Stock exchanges are more than just trading venues. They’re where businesses grow, investors build wealth, and economies evolve. By providing a structured, regulated, and transparent platform, they bring discipline to financial markets.

Whether you're a first-time investor or just curious about how things work behind the screen, understanding stock exchanges is a powerful step toward financial literacy—and smarter investing.
 

Disclaimer: Investment in securities market are subject to market risks, read all the related documents carefully before investing. For detailed disclaimer please Click here.

Frequently Asked Questions

Stock exchanges are crucial for the safe, regulated, and reliable buying and selling of stocks and securities. The Securities and Exchange Board of India controls the working of the Indian stock market. The financial watchdog works to establish investor safety in the stock market. 

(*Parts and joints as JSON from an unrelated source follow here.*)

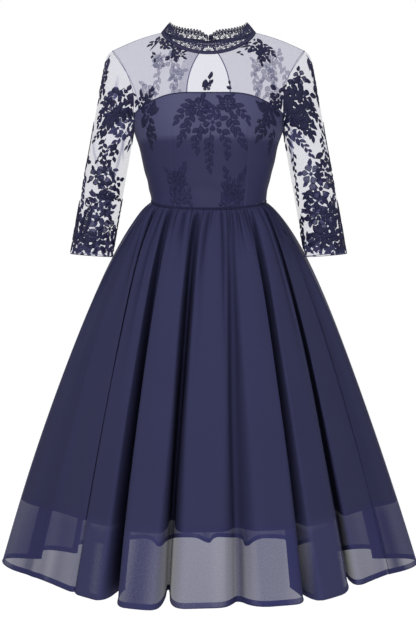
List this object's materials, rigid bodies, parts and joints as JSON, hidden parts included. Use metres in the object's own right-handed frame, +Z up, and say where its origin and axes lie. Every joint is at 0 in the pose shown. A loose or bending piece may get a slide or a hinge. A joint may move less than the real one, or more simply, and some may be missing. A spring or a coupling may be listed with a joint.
{
  "type": "cocktail dress",
  "caption": "Tea-length cocktail dress with a lace stand collar, sheer embroidered yoke and sleeves, a fitted bodice, a keyhole back and a fluted chiffon skirt.",
  "frame": {"origin": "middle of the neck opening, level with the shoulders at the neck", "axes": "+Z up, -Y the dress's front, +X the wearer's left"},
  "size_m": [0.859, 0.7381, 1.1142],
  "materials": {
    "bodice_satin": "soft sheen",
    "waist_cord": "soft sheen",
    "skirt_chiffon": "sheer, matt",
    "skirt_lining": "matt",
    "sheer_net": "open net, matt",
    "crochet_lace": "matt thread",
    "button_shell": "gloss",
    "zip_tape": "matt",
    "zip_metal": "lacquered"
  },
  "bodies": {
    "dress": {"bodice_front": "bodice_satin", "bodice_back_left": "bodice_satin", "bodice_back_right": "bodice_satin", "waist_band": "waist_cord", "skirt_front": "skirt_chiffon", "skirt_back_left": "skirt_chiffon", "skirt_back_right": "skirt_chiffon", "lining_front": "skirt_lining", "lining_back_left": "skirt_lining", "lining_back_right": "skirt_lining", "yoke_front": "sheer_net", "yoke_back_left": "sheer_net", "yoke_back_right": "sheer_net", "sleeve_left": "sheer_net", "sleeve_right": "sheer_net", "collar_front": "crochet_lace", "collar_back_left": "crochet_lace", "collar_back_right": "crochet_lace", "collar_loop": "crochet_lace", "collar_button": "button_shell", "zip_chain": "zip_tape", "zip_slider": "zip_metal"},
    "zip_pull": {"zip_pull": "zip_metal"}
  },
  "joints": [
    {"name": "pull_hinge", "type": "hinge", "parent": "dress", "child": "zip_pull", "pos_m": [0, 0.09854, -0.1826], "axis": [1, 0, 0], "range_deg": [0, 150]}
  ]
}
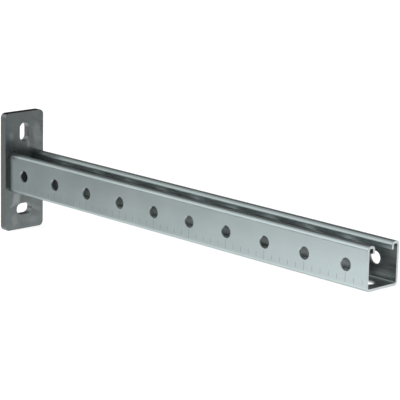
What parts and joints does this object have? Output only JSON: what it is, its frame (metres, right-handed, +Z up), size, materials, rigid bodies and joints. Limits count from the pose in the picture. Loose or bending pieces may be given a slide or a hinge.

Per the stock exchange definition, there are twenty-three stock exchanges in India. The Bombay Stock Exchange and the National Stock Exchange are national stock exchanges. The remaining twenty-one is regional exchanges.

The Bombay Stock Exchange is the oldest in Asia. Launched in 1875 by cotton merchant Premchand Roychand, the BSE has a market cap of INR 24,474,952.86 crore (as of February 2023) and over 6,000 listed firms in its ecosystem. 

Founded in 1992, the National Stock Exchange shines as the world’s largest derivatives exchange concerning the number of traded contracts. It was the first exchange in India to provide screen-based electronic trading to investors. The market cap of NSE stood at USD 3.4 trillion as of August 2022. The exchange supports more than 1600 registered companies on its platform.